26/09/2012
Explicaba en clase la diferencia entre animales domésticos y animales salvajes. Tal vez, ingenuamente, yo insistía en la cuestión más elemental: Los animales salvajes -les decía- no pueden vivir en cautividad, entre otras razones porque son peligrosos. Por eso, no se pueden tener en las casas. De pronto, un niño levantó la mano y dijo: Entonces, maestra, yo también soy un animal salvaje. Cuando mi madre me castiga a estar encerrado en mi dormitorio o cuando tengo que venir al colegio y tengo que estar callado y quieto, haciendo copiados o fichas, me pongo furioso y me entra una cosa por dentro.
La experiencia --Pereda-- no consiste en el número de cosas que se han vivido, sino en el número de cosas que se han reflexionado. Hoy, comenzando el curso, invito a profesores y padres, una vez más, a observar la práctica educativa en el día a día, en el ser humano, uno a uno, y a reflexionar sobre ella, ya que tan dados somos a seriar y clasificar alumnos dejándolos reducidos a números sin tener en cuenta su identidad única.
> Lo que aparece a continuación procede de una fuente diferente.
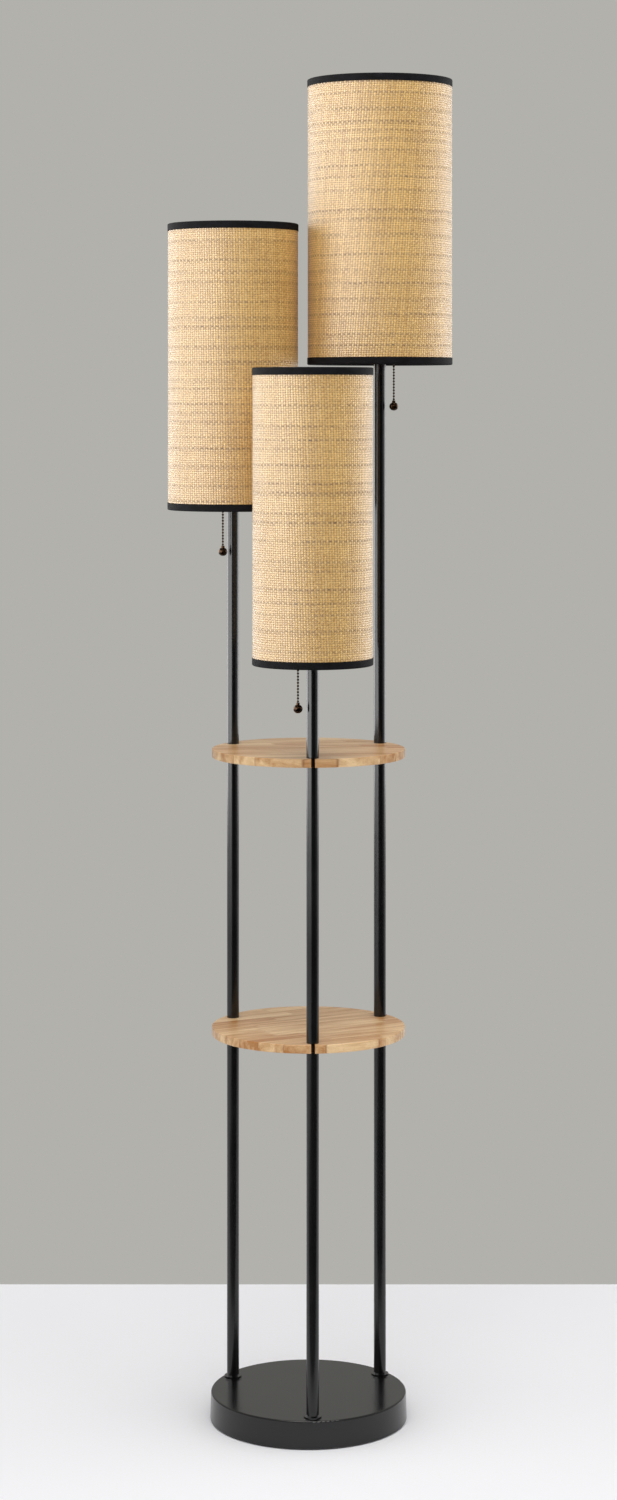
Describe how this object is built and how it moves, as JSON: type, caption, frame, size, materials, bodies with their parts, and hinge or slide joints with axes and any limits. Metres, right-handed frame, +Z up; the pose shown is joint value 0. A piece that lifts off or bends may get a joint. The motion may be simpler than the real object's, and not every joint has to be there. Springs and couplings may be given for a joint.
{
  "type": "shelf floor lamp",
  "caption": "Floor lamp: slim black poles on a round weighted base carry round wooden shelves and tall woven drum shades at stepped heights, each over a pull-chain socket.",
  "frame": {"origin": "centre of the base on the floor, at the underside of its felt pad", "axes": "+Z up along the poles; -Y to the front, where the lowest shade stands; +X to the right"},
  "size_m": [0.3745, 0.3437, 1.739],
  "materials": {
    "satin_black": "satin powder coat",
    "shade_weave": "woven paper cord, matt",
    "shade_tape": "matt woven tape",
    "frame_wire": "satin enamel",
    "shelf_wood": "satin lacquer",
    "dark_bronze": "dark satin bronze",
    "socket_black": "satin",
    "insulator_moulding": "moulded",
    "contact_brass": "plain",
    "bulb_metal": "plain",
    "bulb_glass": "frosted",
    "iron_weight": "as cast",
    "plated_steel": "zinc plated",
    "felt": "felt",
    "grommet_rubber": "matt",
    "lead_sheath": "matt"
  },
  "bodies": {
    "stand": {"base_cover": "satin_black", "foot_collars": "satin_black", "front_pole_lower_tube": "satin_black", "front_pole_middle_tube": "satin_black", "front_pole_upper_tube": "satin_black", "right_pole_lower_tube": "satin_black", "right_pole_middle_tube": "satin_black", "right_pole_upper_tube": "satin_black", "left_pole_lower_tube": "satin_black", "left_pole_middle_tube": "satin_black", "left_pole_upper_tube": "satin_black", "front_shade_cover": "shade_weave", "right_shade_cover": "shade_weave", "left_shade_cover": "shade_weave", "front_shade_trims": "shade_tape", "right_shade_trims": "shade_tape", "left_shade_trims": "shade_tape", "front_shade_top_ring": "frame_wire", "right_shade_top_ring": "frame_wire", "left_shade_top_ring": "frame_wire", "front_shade_fitter": "frame_wire", "right_shade_fitter": "frame_wire", "left_shade_fitter": "frame_wire", "lower_shelf": "shelf_wood", "upper_shelf": "shelf_wood", "shelf_nipples": "dark_bronze", "foot_nipples": "dark_bronze", "socket_nipples": "dark_bronze", "socket_caps": "socket_black", "shade_ring_nuts": "socket_black", "front_socket_shell": "socket_black", "right_socket_shell": "socket_black", "left_socket_shell": "socket_black", "socket_insulators": "insulator_moulding", "terminal_block": "insulator_moulding", "socket_screw_shells": "contact_brass", "socket_contacts": "contact_brass", "bulb_caps": "bulb_metal", "front_bulb_globe": "bulb_glass", "right_bulb_globe": "bulb_glass", "left_bulb_globe": "bulb_glass", "base_weight": "iron_weight", "base_bottom_plate": "plated_steel", "base_plate_screws": "plated_steel", "foot_nuts": "plated_steel", "foot_lock_washers": "plated_steel", "tube_end_bushes": "plated_steel", "switch_pins": "plated_steel", "base_felt_pad": "felt", "cord_grommet": "grommet_rubber", "pole_leads": "lead_sheath"},
    "front_pull": {"front_pull_chain": "dark_bronze", "front_pull_ball": "dark_bronze"},
    "front_lever": {"front_switch_lever": "plated_steel"},
    "right_pull": {"right_pull_chain": "dark_bronze", "right_pull_ball": "dark_bronze"},
    "right_lever": {"right_switch_lever": "plated_steel"},
    "left_pull": {"left_pull_chain": "dark_bronze", "left_pull_ball": "dark_bronze"},
    "left_lever": {"left_switch_lever": "plated_steel"}
  },
  "joints": [
    {"name": "front_chain_pull", "type": "slide", "parent": "stand", "child": "front_pull", "axis": [0, 0, -1], "range_m": [0, 0.0069], "stiffness_N_per_m": 600},
    {"name": "front_lever_rock", "type": "hinge", "parent": "stand", "child": "front_lever", "pos_m": [-0.00217, -0.11436, 1.052], "axis": [0.3746, -0.9272, 0], "range_deg": [0, 33.5]},
    {"name": "right_chain_pull", "type": "slide", "parent": "stand", "child": "right_pull", "axis": [0, 0, -1], "range_m": [0, 0.0069], "stiffness_N_per_m": 600},
    {"name": "right_lever_rock", "type": "hinge", "parent": "stand", "child": "right_lever", "pos_m": [0.10109, 0.0569, 1.432], "axis": [0.4163, 0.9092, 0], "range_deg": [0, 33.5]},
    {"name": "left_chain_pull", "type": "slide", "parent": "stand", "child": "left_pull", "axis": [0, 0, -1], "range_m": [0, 0.0069], "stiffness_N_per_m": 600},
    {"name": "left_lever_rock", "type": "hinge", "parent": "stand", "child": "left_lever", "pos_m": [-0.10426, 0.04505, 1.242], "axis": [0.7604, -0.6494, 0], "range_deg": [0, 33.5]}
  ],
  "couplings": [
    {"joint": "front_lever_rock", "follows": "front_chain_pull", "rad_per_m": 84.526},
    {"joint": "right_lever_rock", "follows": "right_chain_pull", "rad_per_m": 84.526},
    {"joint": "left_lever_rock", "follows": "left_chain_pull", "rad_per_m": 84.526}
  ]
}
En mi obra 'Bolitas de Anís' recogí numerosas anécdotas protagonizadas por niños y niñas que me llevaron a reflexionar y sacar trascendentes conclusiones de cara a mejorar mis métodos, actitudes y, sobre todo, conocimiento de la gran capacidad intuitiva y lógica de los niños.
Efectivamente, el niño de la anécdota de hoy llevaba razón. Los niños son alegría, libertad, juego, magia. No obstante, y cada vez a edades más tempranas, exigimos de ellos comportamientos que no les pertenecen, y que cansan y aburren porque se alejan totalmente y nada tienen que ver con su unicidad, con sus intereses, con su capacidad. Oigamos, y reflexionemos por qué un niño no quiere ir al colegio, no quiere copiar, no quiere pasar horas sentado, callado.
¿No seremos responsables de que se sientan tan furiosos como animales salvajes?